Buy the Volvo XC40 if premium feel matters and the budget fits. It is the nicest place to sit, the roomiest, and the most desirable badge. You pay more to buy and more to fuel, and you should insist on a car with the latest software and all recalls done. If those conditions are met and the premium suits your wallet, the XC40 is the one you will enjoy most.
The thread running through all three of these cars is the same. The price spread between a clean example and a tired one is often larger than the price spread between the models, which means condition decides value more than the badge does. That is where a standardized inspection matters.
Guazi is one of China's largest used-car platforms, and it is the number one used new-energy-vehicle platform in its home market. Every car it inspects goes through a multi-point check feeding a digital condition report, so the gearbox behavior, the infotainment, the electrical systems, and the engine state are recorded as verified data. On a used compact SUV, where a DSG judder, an infotainment fault, or an electrical glitch can quietly cost you the whole saving, that report is the most direct way to tell a clever buy from a costly one. The inspection discipline behind the checklist above is exactly what protects a used buyer.

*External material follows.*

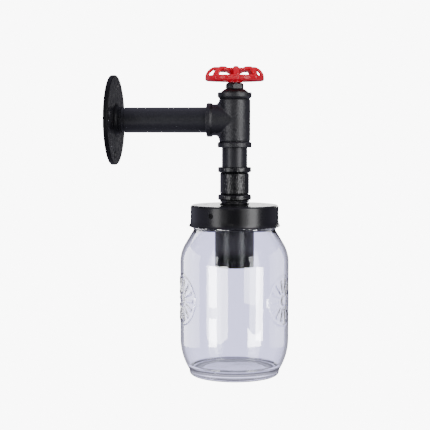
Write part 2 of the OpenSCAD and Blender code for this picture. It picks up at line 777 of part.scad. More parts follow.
module jar() {
    slant = [cos(shoulder_top_turn), sin(shoulder_top_turn)];
    inner_r = neck_r - jar_wall;
    outside = concat(
        arc(bead_x, bead_z, neck_bead_r, bead_turn, -60, 8),
        [[shoulder_top_x, shoulder_top_z]],
        jar_side(0),
        [[heel_top_r, heel_top_z]],
        arc(foot_r, jar_foot_z + heel_r, heel_r, 0, -90, 6),
        [[punt_r, jar_foot_z], [punt_r - punt_slope, jar_foot_z + punt_rise], [0, jar_foot_z + punt_rise]]
    );
    inside = concat(
        [[inner_r, bead_start_z], [inner_r, bead_z]],
        [[shoulder_top_x - jar_wall * slant[0], shoulder_top_z - jar_wall * slant[1]]],
        arc(shoulder_x, shoulder_z, shoulder_r - jar_wall, shoulder_top_turn, 0,
            ceil(shoulder_top_turn / arc_step)),
        jar_inner_waist(),
        [[0, jar_foot_z + jar_floor + floor_crown]]
    );
    backwards = [for (i = [len(inside) - 1 : -1 : 0]) inside[i]];
    color(glass_tint) on_drop() rotate_extrude() polygon(concat(outside, backwards));
}

module lamp_cup() {
    inner_r = cup_r - cup_t;
    color(satin_black) on_drop() rotate_extrude() polygon(concat(
        [[tube_hole_r, cup_under_z], [tube_hole_r, lid_under_z]],
        arc(cup_r - cup_edge_r, lid_under_z - cup_edge_r, cup_edge_r, 90, 0, 5),
        [[cup_r, cup_foot_z], [inner_r, cup_foot_z], [inner_r, cup_under_z]]
    ));
}

module tube_nut() {
    color(zinc_grey) on_drop(cup_under_z - tube_nut_h) difference() {
        hexagon(tube_nut_af, tube_nut_h, hex_chamfer / 2, hex_chamfer / 2);
        translate([0, 0, -over]) cylinder(h = tube_nut_h + 2 * over, r = tube_hole_r);
    }
}

// A strap bent to a square arch, its feet turned in over the socket
module socket_strap() {
    inner = strap_half - strap_t;
    toe = strap_half - strap_foot_l;
    roof = strap_h - strap_t;
    outline = [
        [toe, 0], [strap_half, 0], [strap_half, strap_h], [-strap_half, strap_h],
        [-strap_half, 0], [-toe, 0], [-toe, strap_t], [-inner, strap_t],
        [-inner, roof], [inner, roof], [inner, strap_t], [toe, strap_t]
    ];
    color(zinc_grey) on_drop(socket_top_z) difference() {
        translate([-strap_w / 2, 0, 0]) rotate([90, 0, 90]) linear_extrude(strap_w) polygon(outline);
        cylinder(h = strap_h + over, r = tube_hole_r);
        for (side = [-1, 1]) translate([0, side * strap_screw_y, -over])
            cylinder(h = strap_t + 2 * over, r = strap_screw_r + fit_gap);
    }
}

module strap_screws() {
    color(zinc_grey) for (side = [-1, 1]) {
        seat_z = socket_top_z + strap_t + (side > 0 ? tag_t : 0);
        translate([arm_reach, side * strap_screw_y, 0]) difference() {
            union() {
                translate([0, 0, seat_z]) cylinder(h = strap_head_h, r = strap_head_r);
                translate([0, 0, seat_z - strap_screw_l])
                    cylinder(h = strap_screw_l + hair, r = strap_screw_r);
            }
            translate([-strap_head_r - over, -strap_screw_r / 4, seat_z + strap_head_h / 2])
                cube([2 * strap_head_r + 2 * over, strap_screw_r / 2, strap_head_h]);
        }
    }
}

module socket_body() {
    upper_r = socket_r - socket_step;
    step_z = socket_top_z - socket_step_h;
    color(porcelain_white) on_drop() difference() {
        rotate_extrude() polygon([
            [0, socket_foot_z], [socket_r - socket_round, socket_foot_z],
            [socket_r, socket_foot_z + socket_round], [socket_r, step_z - socket_round],
            [upper_r, step_z], [upper_r, socket_top_z - socket_round],
            [upper_r - socket_round, socket_top_z], [0, socket_top_z]
        ]);
        translate([0, 0, socket_foot_z - over])
            cylinder(h = shell_top_z - socket_foot_z + over + fit_gap, r = shell_r + fit_gap);
        translate([0, 0, shell_top_z - over])
            cylinder(h = contact_seat_z - shell_top_z + over, r = contact_well_r);
        translate([0, 0, contact_seat_z - over])
            cylinder(h = socket_top_z - contact_seat_z + 2 * over, r = contact_r + fit_gap);
        translate([-terminal_x, 0, shell_top_z - over])
            cylinder(h = socket_top_z - shell_top_z + 2 * over, r = terminal_rivet_r + fit_gap);
        for (side = [-1, 1]) translate([0, side * strap_screw_y, socket_top_z - strap_screw_l])
            cylinder(h = strap_screw_l + over, r = strap_screw_r + fit_gap);
    }
}

module screw_shell() {
    color(brass_gold) on_drop() {
        translate([0, 0, shell_foot_z]) tube(shell_r, shell_bore_r, shell_l);
        translate([0, 0, shell_top_z - shell_t])
            tube(shell_bore_r + hair, shell_bore_r * shell_flange_share, shell_t);
    }
}

module centre_contact() {
    button_z = contact_seat_z - contact_head_h;
    color(brass_gold) on_drop() rotate_extrude() polygon(concat(
        [[0, socket_top_z], [contact_r, socket_top_z], [contact_r, contact_seat_z]],
        [[contact_head_r, contact_seat_z], [contact_head_r, button_z], [contact_button_r, button_z]],
        [[contact_button_r * 0.8, button_z - contact_button_h * 0.7]],
        [[contact_button_r * 0.4, button_z - contact_button_h], [0, button_z - contact_button_h]]
    ));
}

// A brass block on a plate, with an upright hole for the lead and a side hole for its screw
module terminal(plate_from, lead_y) {
    plate_to = terminal_x + terminal_w / 2;
    difference() {
        union() {
            translate([plate_from, -terminal_plate_w / 2, 0])
                cube([plate_to - plate_from, terminal_plate_w, terminal_plate_t]);
            translate([terminal_x - terminal_w / 2, -terminal_w / 2, 0])
                cube([terminal_w, terminal_w, terminal_plate_t + terminal_h]);
        }
        translate([terminal_x, lead_y, terminal_plate_t + terminal_h - lead_entry])
            cylinder(h = lead_entry + over, r = lead_hole_r);
        translate([terminal_x + lead_r, lead_y, terminal_plate_t + terminal_h - lead_entry / 2])
            rotate([0, 90, 0]) cylinder(h = terminal_w, r = terminal_screw_r + fit_gap);
    }
}

module live_terminal() {
    color(brass_gold) on_drop(socket_top_z) terminal(-contact_r, live_side);
}

module neutral_terminal() {
    plate_from = terminal_x - terminal_w;
    color(brass_gold) on_drop() {
        translate([0, 0, socket_top_z]) rotate(180) terminal(plate_from, -live_side);
        translate([-terminal_x, 0, shell_top_z])
            cylinder(h = socket_top_z - shell_top_z, r = terminal_rivet_r);
    }
}

module terminal_screws() {
    head_x = terminal_x + terminal_w / 2;
    tip_x = terminal_x + lead_r + fit_gap;
    color(zinc_grey) on_drop(terminal_top_z - lead_entry / 2) for (side = [0, 1])
        mirror([side, 0, 0]) translate([0, live_side, 0]) rotate([0, 90, 0]) {
            translate([0, 0, tip_x]) cylinder(h = head_x - tip_x, r = terminal_screw_r);
            translate([0, 0, head_x]) cylinder(h = terminal_head_l, r = terminal_head_r);
        }
}

module earth_tag() {
    color(zinc_grey) on_drop(tag_z) difference() {
        union() {
            translate([0, strap_screw_y, 0]) cylinder(h = tag_t, r = tag_r);
            translate([-tag_barrel_r, tag_y, 0]) cube([2 * tag_barrel_r, strap_screw_y - tag_y, tag_t]);
            translate([0, tag_y, 0]) cylinder(h = tag_t + tag_barrel_h, r = tag_barrel_r);
        }
        translate([0, strap_screw_y, -over]) cylinder(h = tag_t + 2 * over, r = strap_screw_r + fit_gap);
        translate([0, tag_y, tag_t]) cylinder(h = tag_barrel_h + over, r = lead_hole_r);
    }
}

module at_poles() {
    for (pole = [-1, 0, 1]) translate([0, pole * pole_gap, 0]) children();
}

module at_block_screws() {
    at_poles() for (x = [block_x + block_screw_inset, block_end_x - block_screw_inset])
        translate([x, 0, sleeve_z]) children();
}

module terminal_block() {
    color(block_white) difference() {
        translate([block_x, -block_w / 2, block_foot_z]) cube([block_l, block_w, block_h]);
        at_poles() translate([block_x - over, 0, sleeve_z]) rotate([0, 90, 0])
            cylinder(h = block_l + 2 * over, r = sleeve_r + fit_gap);
        at_block_screws() cylinder(h = block_h, r = block_screw_r + fit_gap);
        for (side = [-1, 1]) translate([
            block_x - over, side * pole_gap / 2 - barrier_w / 2, block_foot_z + block_h - barrier_depth
        ]) cube([block_l + 2 * over, barrier_w, block_h]);
    }
}

module block_sleeves() {
    color(brass_gold) difference() {
        at_poles() translate([block_x, 0, sleeve_z]) rotate([0, 90, 0])
            tube(sleeve_r, lead_hole_r, block_l);
        at_block_screws() cylinder(h = block_h, r = block_screw_r + fit_gap);
    }
}

module block_screws() {
    color(zinc_grey) at_block_screws() translate([0, 0, lead_hole_r])
        cylinder(h = block_h / 2 - lead_hole_r - seat_gap, r = block_screw_r);
}

// A narrow band, hardly proud, where two stretches of a lead meet
module lead_joint() {
    translate([0, 0, -lead_joint_l / 2]) cylinder(h = lead_joint_l, r = lead_joint_r);
}

// Two opposite arcs that carry a lead sideways by shift while it falls by fall along -Z
module side_step(shift, fall) {
    turn = 2 * atan(shift / fall);
    r = fall / (2 * sin(turn));
    lead_joint();
    translate([r, 0, 0]) rotate([90, 0, 0]) rotate(180) rotate_extrude(angle = turn)
        translate([r, 0]) circle(r = lead_r);
    translate([shift / 2, 0, -fall / 2]) rotate([0, -turn, 0]) lead_joint();
    translate([shift - r, 0, -fall]) rotate([90, 0, 0]) rotate_extrude(angle = turn)
        translate([r, 0]) circle(r = lead_r);
    translate([shift, 0, -fall]) lead_joint();
}

// One lead, from its pole in the block, along the arm, down the drop and out to [to_x, to_y]
module lead(pole, up, side, to_x, to_y, end_z) {
    fan_x = block_end_x + lead_tail;
    run_x = fan_x + fan_l;
    bend_x = arm_reach - lead_bend_r;
    from_y = pole * pole_gap;
    shift = norm([side - from_y, up - sleeve_z]);
    leave_z = tube_foot_z - lead_tail;
    arrive_z = end_z + lead_tail;
    out_shift = norm([to_x - up, to_y - side]);
    $fn = lead_sides;
    translate([block_end_x - lead_entry, from_y, sleeve_z]) rotate([0, 90, 0])
        cylinder(h = fan_x - block_end_x + lead_entry, r = lead_r);
    translate([fan_x, from_y, sleeve_z]) rotate([atan2(from_y - side, up - sleeve_z), 0, 0])
        rotate([0, -90, 0]) side_step(shift, fan_l);
    translate([run_x, side, up]) rotate([0, 90, 0]) cylinder(h = bend_x - run_x, r = lead_r);
    translate([bend_x, side, up]) rotate([0, 90, 0]) lead_joint();
    translate([bend_x, side, -lead_bend_r]) rotate([90, 0, 0]) rotate_extrude(angle = 90)
        translate([lead_bend_r + up, 0]) circle(r = lead_r);
    translate([arm_reach + up, side, -lead_bend_r]) lead_joint();
    translate([arm_reach + up, side, leave_z]) cylinder(h = -lead_bend_r - leave_z, r = lead_r);
    translate([arm_reach + up, side, leave_z]) rotate(atan2(to_y - side, to_x - up))
        side_step(out_shift, leave_z - arrive_z);
    translate([arm_reach + to_x, to_y, end_z - lead_entry])
        cylinder(h = arrive_z - end_z + lead_entry, r = lead_r);
}

module live_lead() {
    color(live_brown) lead(-1, live_up, live_side, terminal_x, live_side, terminal_top_z);
}

module neutral_lead() {
    color(neutral_blue) lead(0, -live_up, live_side, -terminal_x, live_side, terminal_top_z);
}

module earth_lead() {
    color(earth_green) lead(1, 0, lead_ring, 0, tag_y, tag_z + tag_t + tag_barrel_h);
}

wall_flange();
arm_pipe();
tee();
bonnet();
gland_nut();
stem();
handwheel();
wheel_washer();
wheel_nut();
drop_nipple();
coupling();
hex_bushing();
lid_washer();
threaded_tube();
jar_lid();
screw_inserts();
jar_screw(0);  // jar_screw_1
jar_screw(1);  // jar_screw_2
jar_screw(2);  // jar_screw_3
jar_neck();
jar();
lamp_cup();
tube_nut();
socket_strap();
strap_screws();
socket_body();
screw_shell();
centre_contact();
live_terminal();
neutral_terminal();
terminal_screws();
earth_tag();
terminal_block();
block_sleeves();
block_screws();
live_lead();
neutral_lead();
earth_lead();
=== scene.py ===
import json
import math

import bmesh
import bpy
from mathutils import Matrix, Vector, noise

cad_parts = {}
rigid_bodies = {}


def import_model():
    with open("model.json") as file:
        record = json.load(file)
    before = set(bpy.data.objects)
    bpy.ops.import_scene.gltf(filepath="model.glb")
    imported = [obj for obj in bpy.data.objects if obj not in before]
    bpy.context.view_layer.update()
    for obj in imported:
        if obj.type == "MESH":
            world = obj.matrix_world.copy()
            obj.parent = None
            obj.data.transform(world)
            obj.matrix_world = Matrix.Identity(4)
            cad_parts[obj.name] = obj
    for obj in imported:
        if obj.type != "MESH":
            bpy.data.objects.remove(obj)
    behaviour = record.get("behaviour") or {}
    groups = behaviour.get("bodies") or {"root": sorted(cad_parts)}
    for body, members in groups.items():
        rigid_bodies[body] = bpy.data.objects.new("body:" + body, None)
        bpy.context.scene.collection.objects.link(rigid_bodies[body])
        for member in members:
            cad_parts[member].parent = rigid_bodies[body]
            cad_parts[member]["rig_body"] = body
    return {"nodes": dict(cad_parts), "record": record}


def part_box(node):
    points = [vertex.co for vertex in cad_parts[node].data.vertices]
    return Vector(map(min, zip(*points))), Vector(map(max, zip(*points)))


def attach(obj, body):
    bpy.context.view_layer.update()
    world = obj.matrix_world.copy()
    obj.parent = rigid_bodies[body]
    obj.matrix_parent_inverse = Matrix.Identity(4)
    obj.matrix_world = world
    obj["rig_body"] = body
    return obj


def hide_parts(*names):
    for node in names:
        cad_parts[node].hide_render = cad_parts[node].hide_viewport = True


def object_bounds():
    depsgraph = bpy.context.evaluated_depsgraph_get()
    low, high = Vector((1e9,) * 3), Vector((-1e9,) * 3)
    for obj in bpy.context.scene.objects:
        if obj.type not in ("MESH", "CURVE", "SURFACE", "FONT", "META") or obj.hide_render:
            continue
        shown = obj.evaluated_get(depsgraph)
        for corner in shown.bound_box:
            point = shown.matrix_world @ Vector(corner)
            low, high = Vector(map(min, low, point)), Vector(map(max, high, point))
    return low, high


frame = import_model()
cadLow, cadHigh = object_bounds()
mm = 0.001


# Camera, floor and lights

cameraView = {
    "place": (0.2338, -1.1405, -0.0109),
    "azimuth": 6.474,  # degrees, from +Y towards -X
    "pitch": 4.18,  # degrees below the horizon
    "focalPixels": 1150,
    "framePixels": 430,
    "sensor": 36,  # millimetres
}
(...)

The T-Roc, the XC40 and the Captur land on the same shortlist, but they answer three different questions. The Captur is for the buyer who wants the lowest cost of ownership and will accept a plainer cabin. The T-Roc is for the buyer who wants the best balance of quality, space and running costs, and who will check the gearbox before signing. The XC40 is for the buyer who wants the premium feel and the room, and who has the budget to buy and fuel it. Whichever you pick, the real work is in the condition of the specific car, because on used compact SUVs a hidden fault costs more than the price difference between the badges. Settle that with a proper inspection and a clean history, and any of the three can be the right buy for the right person.